* CAD and scene scripts
·····

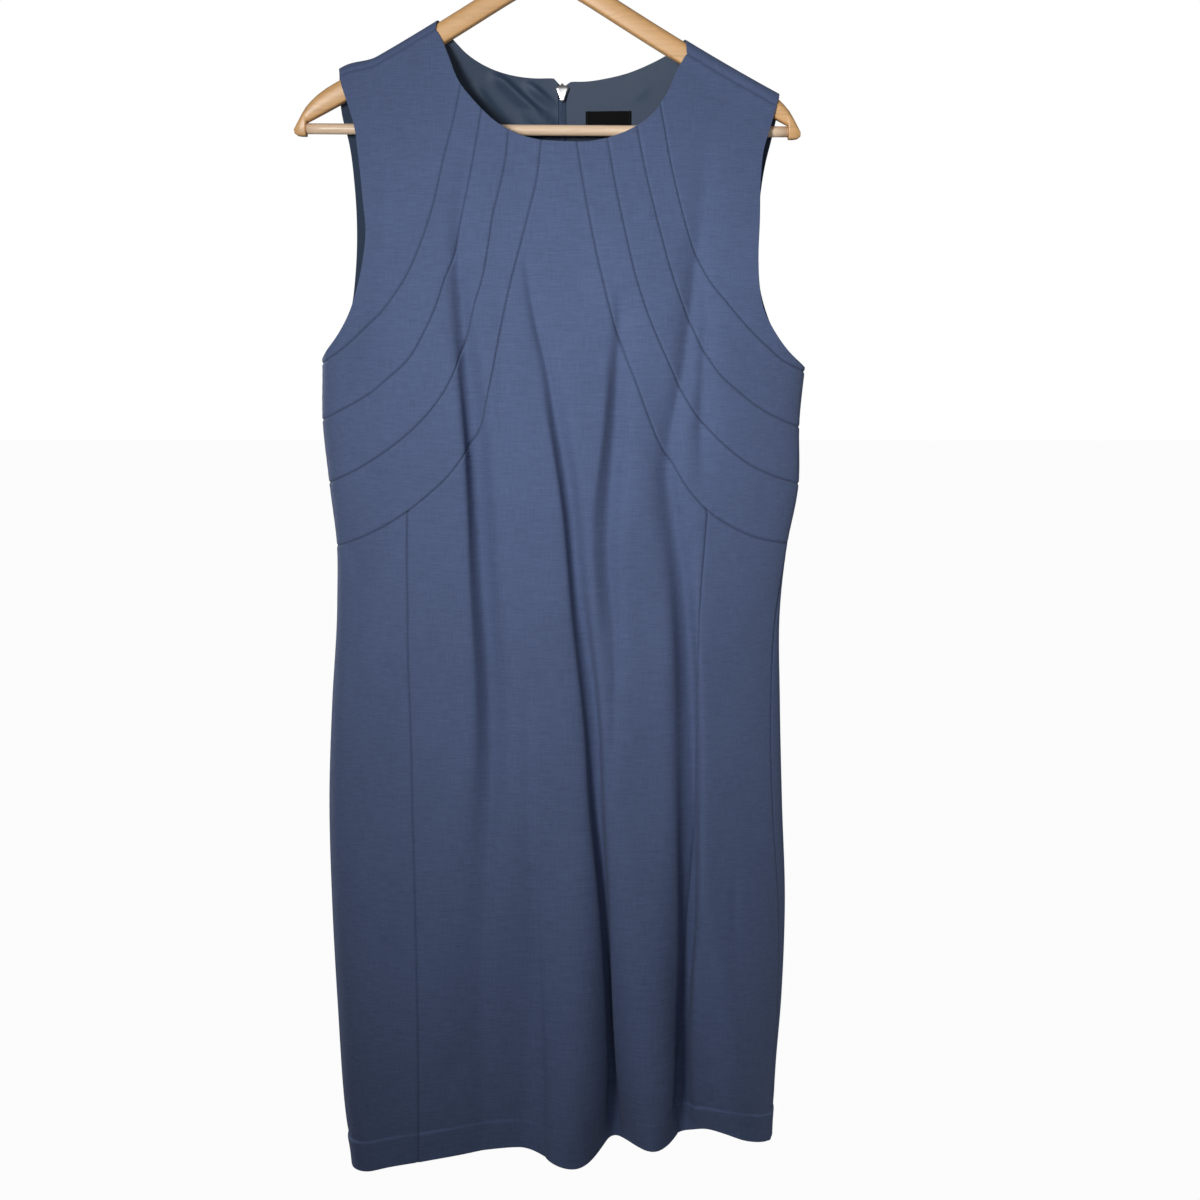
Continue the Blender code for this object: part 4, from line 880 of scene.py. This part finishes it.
def make_yoke(curves, side, word, armhole):
    seam = curves[side, 1]
    neck = evenly(neck_piece(curves, side, 0), 5 * DENSE)
    edge = plan(through(armhole))
    edge[-1] = side_curve(side, edge[-1, 1])
    x = np.linspace(NECK_FRONT[0 if side < 0 else -1][0] * MM, armhole[0][0] * MM, 60)
    low = 0.14 * WRAP_LENGTH * (side > 0)
    shoulder = plan(np.stack([x, shoulder_line(x) - low], axis=1))
    shoulder[0], edge[0] = neck[0], shoulder[-1]
    rows = sum(SEAM_CELLS)
    parts = zip((shoulder, edge), (SHOULDER_CELLS, rows - SHOULDER_CELLS))
    outer = join(*(evenly(part, cells * DENSE) for part, cells in parts))
    bottom = side_piece(side, outer[-1, 1], seam[-1, 1], 5)
    s, t = grid_places("yoke")
    grid = patch((neck, bottom, outer, seam), s, t)
    edges = {"top": 1, "left": mark(t, SHOULDER_CELLS / rows, 1)}
    cloth_piece(f"yoke_cloth_{word}", f"front_yoke_{word}", grid, edges, [f"hanger_arm_{word}"], 0.2)


def make_back(curves):
    """Both back panels. Gives them for the trims that lie on their inner side."""
    backs, shares = {}, None
    for (side, word), tables in zip(SIDES, (
        (ARMHOLE_OVER_LEFT, ARMHOLE_BACK_LEFT, NECK_OVER_LEFT, NECK_BACK_LEFT),
        (ARMHOLE_OVER_RIGHT, ARMHOLE_BACK_RIGHT, NECK_OVER_RIGHT, NECK_BACK_RIGHT),
    )):
        backs[side] = back = Back(curves, side, shares, *tables)
        shares = back.shares
        s, t = grid_places("back")
        edges = {
            "top": mark(s, BACK_TOP_CELLS[0] / back.columns, 1),
            "bottom": 1,
            "left": mark(t, 0, ARMHOLE_CELLS / back.rows),
        }
        arm = [f"hanger_arm_{word}"]
        cloth_piece(f"back_cloth_{word}", f"back_{word}", back.plan(s, t), edges, arm, 0.1, behind=True)
    return backs


# Trims inside the back of the neck

TRIM_ROWS = 9  # rows of the back panel that the lining and the tape reach down to
LINING_START = 0.04  # in rows, from the neck edge
TAPE_START = 0.6
LINING_FIRST_COLUMN = 11  # its outer edge, in columns of the back panel
LINING_TO_SEAM = 3.4 * MM
TAPE_HALF = 3 * MM
TAPE_THICK = 0.6 * MM
COIL_FROM = 9.5 * MM  # under the slider
COIL_PITCH = 0.75 * MM
STITCH = 1.3 * MM
STITCH_PITCH = 2.2 * MM
LINING_DEPTH = CLOTH / 2 + 0.15 * MM + LINING / 2
LABEL_X = (33, 73)  # of its ends, in millimetres
LABEL_THICK = 0.5 * MM
LABEL_DROP = 11 * MM  # of its level top edge, from the construction's highest corner
# The slider: distance out of the cloth, height over the notch's foot, width, thickness.
SLIDER_PATH = (
    (-4, -12.6, 1.6, 1), (-4, -12.2, 2.8, 1.8), (-4, -10.6, 4, 2.3), (-4, -6.5, 7.2, 2.4),
    (-4, -1.6, 11.4, 2.4), (-4, -0.4, 11.8, 2.2), (-3.95, 0.5, 8, 2), (-3.5, 1.8, 2.2, 1.5),
    (-2.5, 2.7, 1.6, 1.4), (-1.4, 2.9, 1.6, 1.3), (2.4, 2.95, 1.6, 1.3), (5.2, 2.9, 1.6, 1.3),
    (6.6, 2.3, 1.6, 1.3), (7.3, 1.1, 1.6, 1.3), (7.3, -0.6, 1.6, 1.3), (6.6, -1.9, 1.6, 1.2),
    (5.6, -2.4, 1.5, 1.1), (4.8, -2.45, 1.2, 0.8),
)
# Ridges of the lining towards the front: x and z of both ends, half width, height.
LINING_RIDGES = (
    (-50, -172, 15, -229, 3.0, 4.6), (-22, -180, 10, -206, 2.6, 3.2),
    (-26, -204, 8, -230, 2.4, 2.2), (-66, -184, -24, -240, 4.4, 2.4),
    (92, -184, 66, -204, 6.0, 0.7), (-14, -236, -26, -276, 5.0, 1.2),
)


def lining_ridges(x, z):
    """Soft on their lower left and steep on their upper right."""
    total = np.zeros_like(x)
    for row in LINING_RIDGES:
        along, across, length = along_line(row, x, z)
        fade = np.clip(along / (16 * MM), 0, 1) * np.clip((length - along) / (24 * MM), 0, 1)
        wide = row[4] * MM * np.where(across < 0, 0.9, 2.4)
        total += row[5] * MM * fade**2 * (3 - 2 * fade) * np.exp(-((across / wide) ** 2))
    return total


def place_across(back, t, x):
    """For each row, the place across the panel where it has this x."""
    s = np.linspace(0.3, 1, 400)
    own = surface(*np.moveaxis(back.plan(s, t), -1, 0))[..., 0]
    return np.array([s[int(np.argmin(np.abs(row - x)))] for row in own])


def under_back(grid, depth):
    """Middle points and normals of a trim at a depth under the back's surface."""
    points, normal = laid(grid)
    return points + (relief(points, True) - depth)[..., None] * normal, normal


def inside_sheet(back, s_rows, t, depth):
    """The same and the plan points, from places in a back panel."""
    grid = np.stack([back.plan(s, t[i : i + 1])[0] for i, s in enumerate(s_rows)])
    return (*under_back(grid, depth), grid)


def trim_piece(name, node, middle, normal, thickness, grid, material, slot, rests_on):
    """A thin sheet whose half thickness thins to a soft edge all round."""
    distance = np.minimum.reduce([d for d, _ in edge_distances(middle).values()])
    turn = np.clip(distance / (0.6 * MM), 0, 1)
    half = thickness / 2 * (0.35 + 0.65 * np.sqrt(1 - (1 - turn) ** 2))
    obj = shell(name, middle, normal, half, half, grid, material)
    declare(obj, slot, node)
    declare_sheet(middle, rests_on)


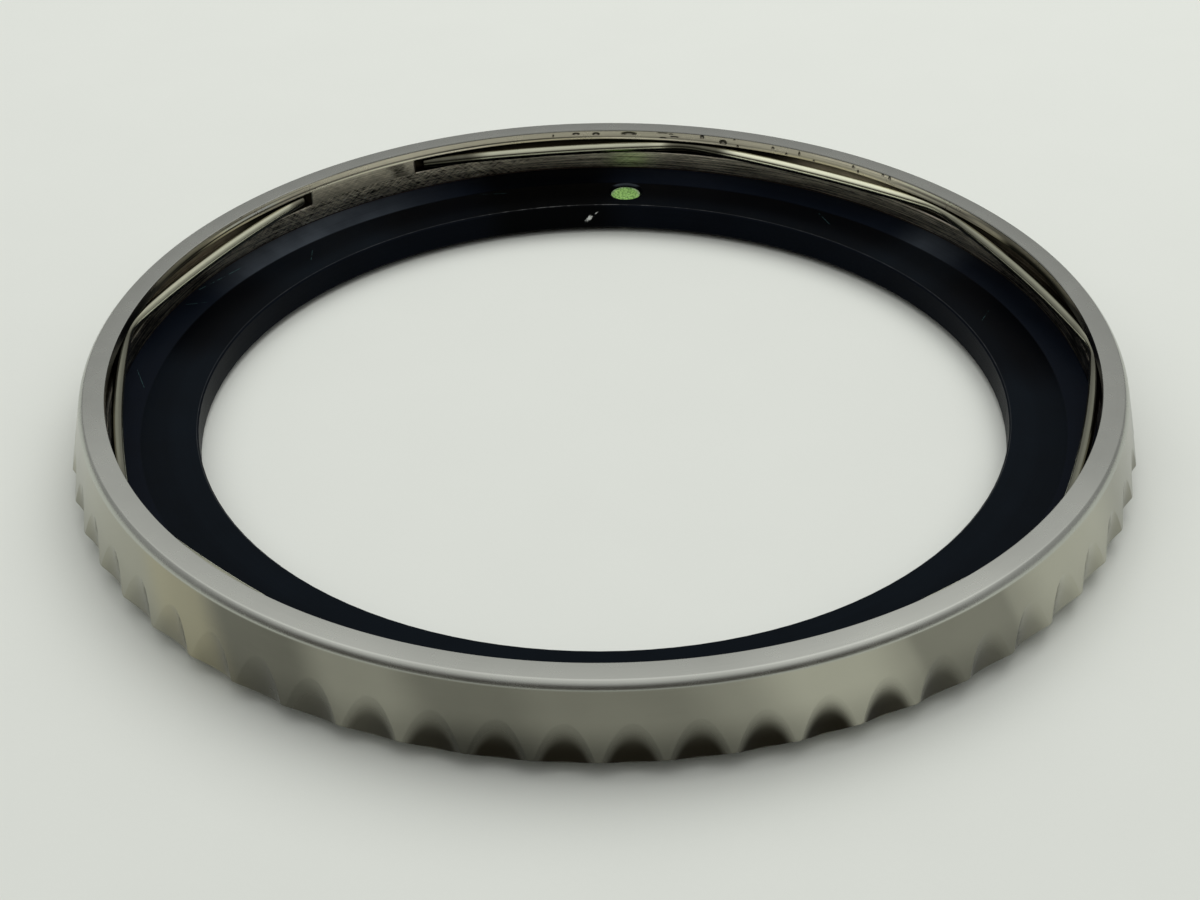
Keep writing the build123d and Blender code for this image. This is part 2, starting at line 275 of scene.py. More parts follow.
class Recipe:
    """The nodes of one material or of the world."""

    def __init__(self, tree):
        self.tree = tree
        tree.nodes.clear()

    def add(self, kind, settings=None, values=None, output=0):
        """Adds a node: first its settings, then the values or links of its sockets."""
        node = self.tree.nodes.new("ShaderNode" + kind)
        for name, setting in (settings or {}).items():
            if name == "stops":
                self.set_stops(node.color_ramp, setting)
            else:
                setattr(node, name, setting)
        for key, value in (values or {}).items():
            if isinstance(value, Signal):
                self.tree.links.new(value.socket, node.inputs[key])
            else:
                node.inputs[key].default_value = value
        return Signal(self, node.outputs[output]) if node.outputs else None

    def set_stops(self, ramp, stops):
        """Gives a ramp its stops, each a position and a grey level."""
        while len(ramp.elements) < len(stops):
            ramp.elements.new(0.5)
        for element, (position, grey) in zip(ramp.elements, stops):
            element.position = position
            element.color = (grey, grey, grey, 1)

    def parts(self, vector):
        """The three parts of a vector."""
        axes = self.add("SeparateXYZ", None, {0: vector})
        return [Signal(self, socket) for socket in axes.socket.node.outputs]

    def vector(self, x, y, z):
        """A vector from three values."""
        return self.add("CombineXYZ", None, {0: x, 1: y, 2: z})

    def step(self, value, low, high):
        """0 below one value, 1 above another, and smooth between them."""
        values = {"Value": value, "From Min": low, "From Max": high}
        return self.add("MapRange", {"interpolation_type": "SMOOTHSTEP"}, values)

    def band(self, value, low, high, soft):
        """1 between two values, with soft ends."""
        above = self.step(value, low - soft, low + soft)
        below = 1 - self.step(value, high - soft, high + soft)
        return above * below

    def patched(self, along, patches):
        """The change in tone that some patches give."""
        tone = 0.0
        for start, end, soft, change in patches:
            tone = tone + change * self.band(along, start, end, soft)
        return tone

    def as_colour(self, value):
        """A colour of three numbers with its fourth."""
        return value if isinstance(value, Signal) else (*value, 1)

    def mixed(self, factor, first, second):
        """The first colour, turned into the second as the factor rises."""
        colours = {"Factor": factor, 6: self.as_colour(first), 7: self.as_colour(second)}
        return self.add("Mix", {"data_type": "RGBA"}, colours, output=2)

    def toned(self, base, level):
        """A colour made lighter or darker by a level about 1."""
        grey = self.add("CombineColor", None, {0: level, 1: level, 2: level})
        settings = {"data_type": "RGBA", "blend_type": "MULTIPLY", "clamp_result": False}
        return self.add("Mix", settings, {"Factor": 1.0, 6: self.as_colour(base), 7: grey}, output=2)

    def noise(self, vector, scale, detail, roughness):
        """Smooth noise from 0 to 1."""
        values = {"Vector": vector, "Scale": scale, "Detail": detail, "Roughness": roughness}
        return self.add("TexNoise", None, values)

    def cells(self, vector, scale):
        """Distance from the middle of the nearest of many random cells."""
        return self.add("TexVoronoi", None, {"Vector": vector, "Scale": scale})

    def bump(self, height, distance, strength):
        """A normal from a height. The distance, in millimetres, is what a height of 1 stands for."""
        return self.add("Bump", None, {"Height": height, "Distance": distance * MM, "Strength": strength})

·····

Extract every line above that contains the word "this".

* Solved exercise
Continue the Blender code for this object: part 4, from line 880 of scene.py. This part finishes it.
    """For each row, the place across the panel where it has this x."""
Keep writing the build123d and Blender code for this image. This is part 2, starting at line 275 of scene.py. More parts follow.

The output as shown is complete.